What the project also reveals is the enduring allure of Dubai – a city that many in the around the world want to visit, study or work in, or even settle down in one day. This is particularly true of Arabs from around the region making the UAE their home. The Emirates as a whole was chosen as the best country to live in by young Arabs for the 11th year in a row in 2022, and the Jebel Ali plan shows that no one is resting on their laurels.

Sheikh Mohammed bin Rashid, Prime Minister and Ruler of Dubai, approved the futuristic masterplan for Palm Jebel Ali on Wednesday. Wam

Supporting this vast development project is a considerable collection of legal and economic initiatives that will ensure Dubai’s competitiveness. In recent years, the UAE has made it easier for people to work and live here by introducing a range of visa options, including long-term residency in the form of the golden visa. Significant changes in UAE family law for non-Muslims as well as the opening up of property to foreign ownership have also made living and putting down roots in the Emirates easier than ever.

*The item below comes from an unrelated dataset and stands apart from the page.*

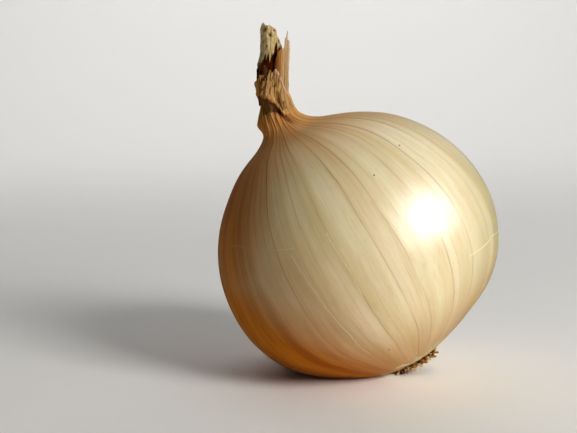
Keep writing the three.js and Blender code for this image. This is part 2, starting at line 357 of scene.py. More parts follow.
class Finish:
    def __init__(self, name):
        self.material = bpy.data.materials.new(name)
        self.material.use_nodes = True
        self.tree = self.material.node_tree
        self.tree.nodes.clear()

    def node(self, kind, settings=None, inputs=None, output=0):
        made = self.tree.nodes.new(kind)
        for key, value in (settings or {}).items():
            setattr(made, key, value)
        for key, value in (inputs or {}).items():
            if isinstance(value, Wire):
                self.tree.links.new(value.socket, made.inputs[key])
            else:
                made.inputs[key].default_value = value
        return Wire(self, made.outputs[output]) if made.outputs else None

    def math(self, operation, *values):
        return self.node("ShaderNodeMath", {"operation": operation}, dict(enumerate(values)))

    def field(self, name):
        return self.node("ShaderNodeAttribute", {"attribute_name": name}, output="Fac")

    def join(self, x, y, z):
        return self.node("ShaderNodeCombineXYZ", inputs={0: x, 1: y, 2: z})

    def noise(self, vector, scale, detail=2, roughness=0.5):
        inputs = {"Vector": vector, "Scale": scale, "Detail": detail, "Roughness": roughness}
        return self.node("ShaderNodeTexNoise", {}, inputs, "Fac")

    def chance(self, number):  # a random number from 0 to 1 for each whole number
        return self.node("ShaderNodeTexWhiteNoise", {"noise_dimensions": "1D"}, {"W": number}, "Value")

    def blend(self, share, first, second):  # the factor and colours of a Mix node are sockets 0, 6 and 7
        settings = {"data_type": "RGBA", "clamp_factor": True}
        return self.node("ShaderNodeMix", settings, {0: share, 6: first, 7: second}, 2)

    def bump(self, height, strength, distance):
        return self.node("ShaderNodeBump", {}, {"Height": height, "Strength": strength, "Distance": distance})

    def surface(self, **inputs):
        named = {key.replace("_", " "): value for key, value in inputs.items()}
        shader = self.node("ShaderNodeBsdfPrincipled", {}, named)
        self.node("ShaderNodeOutputMaterial", {}, {"Surface": shader})
        return self.material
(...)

Projects such as the Palm Jebel Ali thrive in a growing and diversifying economy, and the UAE is working hard to provide that essential framework. This week, the country took the significant step of introducing a corporate tax – a useful economic tool that not only generates important revenue for the state to support its citizens but also allows the government to slow down or stimulate the economy. This is to say nothing of the financial transparency and accountability that this tax will require of businesses operating in the UAE.

This week it was also announced that the country would set up new industrial units to increase exports and boost the sector’s contribution to the national economy. Meanwhile, Abu Dhabi has launched a Dh500 million ($136 million) fund to help small and medium industrial enterprises adopt smart manufacturing technology. And last month, Abu Dhabi Global Market revealed that it was set to expand tenfold to create one of the world's largest financial districts.

With this solid economic base will come opportunities in different sectors. Dubai will be at the heart of these developments and those coming to live and work here will want to enjoy what the emirate has to offer in terms of employment, recreation and culturally. The Palm Jebel Ali is not just another step on the road to a genuinely diversified economy – it is a tangible reflection of the stability and prosperity being created in the UAE.